Restate the opening lines of the material below word for word, stopping after the line that contains "self.add(place, ends, up)".

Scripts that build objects

----

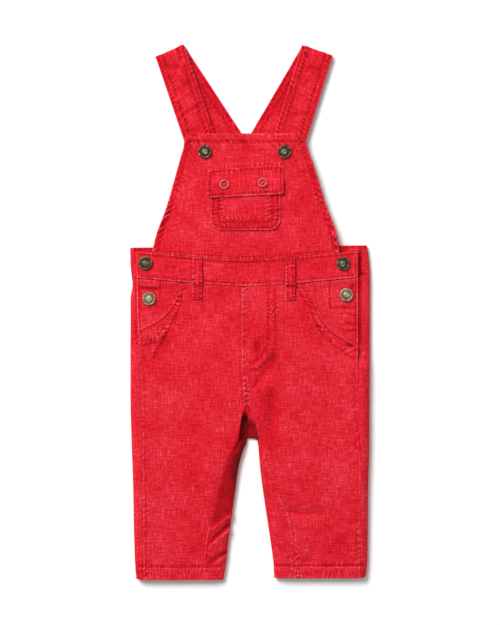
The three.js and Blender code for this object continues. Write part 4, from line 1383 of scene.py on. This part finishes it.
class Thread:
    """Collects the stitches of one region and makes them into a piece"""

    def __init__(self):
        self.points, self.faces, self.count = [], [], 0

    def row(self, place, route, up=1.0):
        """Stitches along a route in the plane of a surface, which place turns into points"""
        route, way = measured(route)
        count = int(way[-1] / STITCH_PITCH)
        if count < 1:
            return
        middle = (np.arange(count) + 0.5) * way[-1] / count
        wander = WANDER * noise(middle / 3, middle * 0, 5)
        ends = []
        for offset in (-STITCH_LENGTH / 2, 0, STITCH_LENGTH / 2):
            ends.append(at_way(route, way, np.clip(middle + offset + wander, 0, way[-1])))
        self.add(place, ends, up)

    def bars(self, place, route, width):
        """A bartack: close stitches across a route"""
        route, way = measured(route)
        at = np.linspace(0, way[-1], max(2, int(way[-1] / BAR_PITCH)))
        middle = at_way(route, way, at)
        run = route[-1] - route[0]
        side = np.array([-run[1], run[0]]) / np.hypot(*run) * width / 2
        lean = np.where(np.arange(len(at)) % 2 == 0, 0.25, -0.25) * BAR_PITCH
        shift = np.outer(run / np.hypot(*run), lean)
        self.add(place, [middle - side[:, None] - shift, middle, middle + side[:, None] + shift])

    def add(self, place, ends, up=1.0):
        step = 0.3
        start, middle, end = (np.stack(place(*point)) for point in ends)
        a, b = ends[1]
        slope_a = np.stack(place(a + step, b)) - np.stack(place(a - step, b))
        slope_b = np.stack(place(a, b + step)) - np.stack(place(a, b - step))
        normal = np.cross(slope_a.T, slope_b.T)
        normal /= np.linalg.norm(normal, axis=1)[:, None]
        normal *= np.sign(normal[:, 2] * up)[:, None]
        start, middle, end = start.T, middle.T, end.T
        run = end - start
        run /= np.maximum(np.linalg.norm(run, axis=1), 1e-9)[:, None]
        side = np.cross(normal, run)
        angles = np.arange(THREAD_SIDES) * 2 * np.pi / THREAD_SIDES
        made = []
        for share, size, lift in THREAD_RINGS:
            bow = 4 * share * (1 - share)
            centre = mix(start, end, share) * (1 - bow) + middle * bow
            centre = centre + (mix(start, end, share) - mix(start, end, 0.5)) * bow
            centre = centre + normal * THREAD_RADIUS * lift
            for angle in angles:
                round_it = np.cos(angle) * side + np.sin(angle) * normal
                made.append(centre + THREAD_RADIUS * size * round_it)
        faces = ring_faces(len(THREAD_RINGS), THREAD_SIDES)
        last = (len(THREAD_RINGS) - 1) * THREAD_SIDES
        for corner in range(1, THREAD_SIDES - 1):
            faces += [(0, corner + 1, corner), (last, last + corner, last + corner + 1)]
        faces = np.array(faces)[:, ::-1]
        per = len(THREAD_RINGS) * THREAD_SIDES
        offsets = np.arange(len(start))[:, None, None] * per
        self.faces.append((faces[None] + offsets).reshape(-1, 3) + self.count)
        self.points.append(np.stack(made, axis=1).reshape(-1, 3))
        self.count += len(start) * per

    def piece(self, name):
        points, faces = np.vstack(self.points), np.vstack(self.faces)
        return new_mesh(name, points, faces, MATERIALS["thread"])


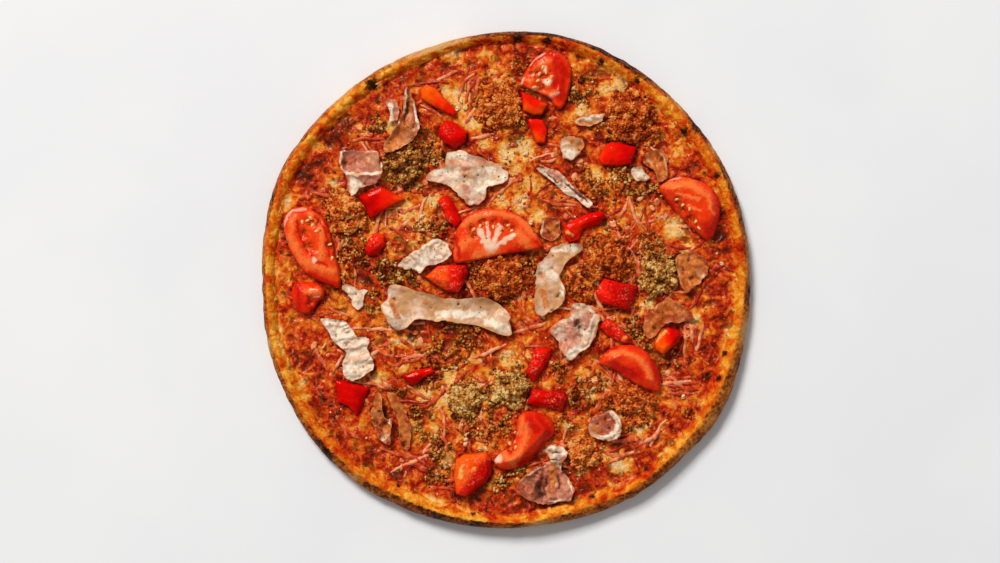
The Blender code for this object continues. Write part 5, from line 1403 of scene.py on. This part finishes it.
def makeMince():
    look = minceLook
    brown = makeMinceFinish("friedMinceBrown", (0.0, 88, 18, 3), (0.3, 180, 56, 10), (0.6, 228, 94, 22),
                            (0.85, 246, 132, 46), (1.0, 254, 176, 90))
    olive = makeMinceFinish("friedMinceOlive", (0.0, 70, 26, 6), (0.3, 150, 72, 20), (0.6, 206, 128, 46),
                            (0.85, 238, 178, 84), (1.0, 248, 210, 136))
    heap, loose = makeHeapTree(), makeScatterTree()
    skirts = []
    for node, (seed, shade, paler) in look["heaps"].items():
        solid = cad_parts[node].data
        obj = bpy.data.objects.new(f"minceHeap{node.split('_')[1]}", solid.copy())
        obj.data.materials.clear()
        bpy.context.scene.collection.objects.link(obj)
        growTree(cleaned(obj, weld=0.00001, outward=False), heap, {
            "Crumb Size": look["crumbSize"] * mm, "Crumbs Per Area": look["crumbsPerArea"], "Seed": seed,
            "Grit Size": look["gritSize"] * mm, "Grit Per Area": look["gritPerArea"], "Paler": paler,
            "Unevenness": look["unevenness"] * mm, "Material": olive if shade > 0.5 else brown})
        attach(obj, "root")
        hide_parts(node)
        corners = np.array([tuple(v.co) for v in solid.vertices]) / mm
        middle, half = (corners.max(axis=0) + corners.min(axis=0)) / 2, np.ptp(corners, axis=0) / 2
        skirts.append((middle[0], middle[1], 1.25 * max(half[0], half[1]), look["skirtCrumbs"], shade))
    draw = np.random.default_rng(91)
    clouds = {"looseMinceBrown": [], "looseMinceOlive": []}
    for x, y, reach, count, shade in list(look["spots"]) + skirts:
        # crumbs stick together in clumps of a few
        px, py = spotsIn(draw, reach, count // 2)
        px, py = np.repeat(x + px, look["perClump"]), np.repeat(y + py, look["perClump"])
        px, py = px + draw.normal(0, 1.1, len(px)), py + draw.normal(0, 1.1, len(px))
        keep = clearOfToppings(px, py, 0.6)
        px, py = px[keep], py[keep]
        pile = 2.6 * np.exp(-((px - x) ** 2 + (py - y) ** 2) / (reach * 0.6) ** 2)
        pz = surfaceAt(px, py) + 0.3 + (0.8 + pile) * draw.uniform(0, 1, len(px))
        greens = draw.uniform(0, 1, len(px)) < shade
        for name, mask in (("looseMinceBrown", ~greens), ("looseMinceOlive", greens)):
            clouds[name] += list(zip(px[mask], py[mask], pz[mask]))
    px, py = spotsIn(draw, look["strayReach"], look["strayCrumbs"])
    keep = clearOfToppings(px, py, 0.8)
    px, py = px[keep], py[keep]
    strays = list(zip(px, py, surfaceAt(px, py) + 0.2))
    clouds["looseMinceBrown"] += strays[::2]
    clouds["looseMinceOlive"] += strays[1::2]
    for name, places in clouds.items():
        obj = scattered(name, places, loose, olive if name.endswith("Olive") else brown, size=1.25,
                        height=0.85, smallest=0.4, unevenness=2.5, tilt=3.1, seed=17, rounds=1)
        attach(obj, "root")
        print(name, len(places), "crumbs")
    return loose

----

### TASK RESPONSE
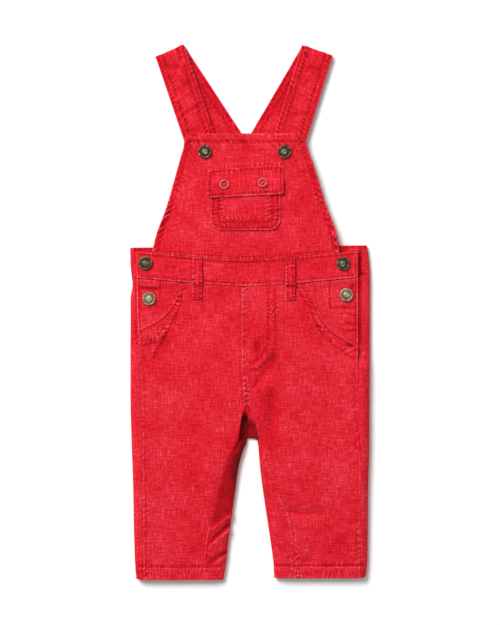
The three.js and Blender code for this object continues. Write part 4, from line 1383 of scene.py on. This part finishes it.
class Thread:
    """Collects the stitches of one region and makes them into a piece"""

    def __init__(self):
        self.points, self.faces, self.count = [], [], 0

    def row(self, place, route, up=1.0):
        """Stitches along a route in the plane of a surface, which place turns into points"""
        route, way = measured(route)
        count = int(way[-1] / STITCH_PITCH)
        if count < 1:
            return
        middle = (np.arange(count) + 0.5) * way[-1] / count
        wander = WANDER * noise(middle / 3, middle * 0, 5)
        ends = []
        for offset in (-STITCH_LENGTH / 2, 0, STITCH_LENGTH / 2):
            ends.append(at_way(route, way, np.clip(middle + offset + wander, 0, way[-1])))
        self.add(place, ends, up)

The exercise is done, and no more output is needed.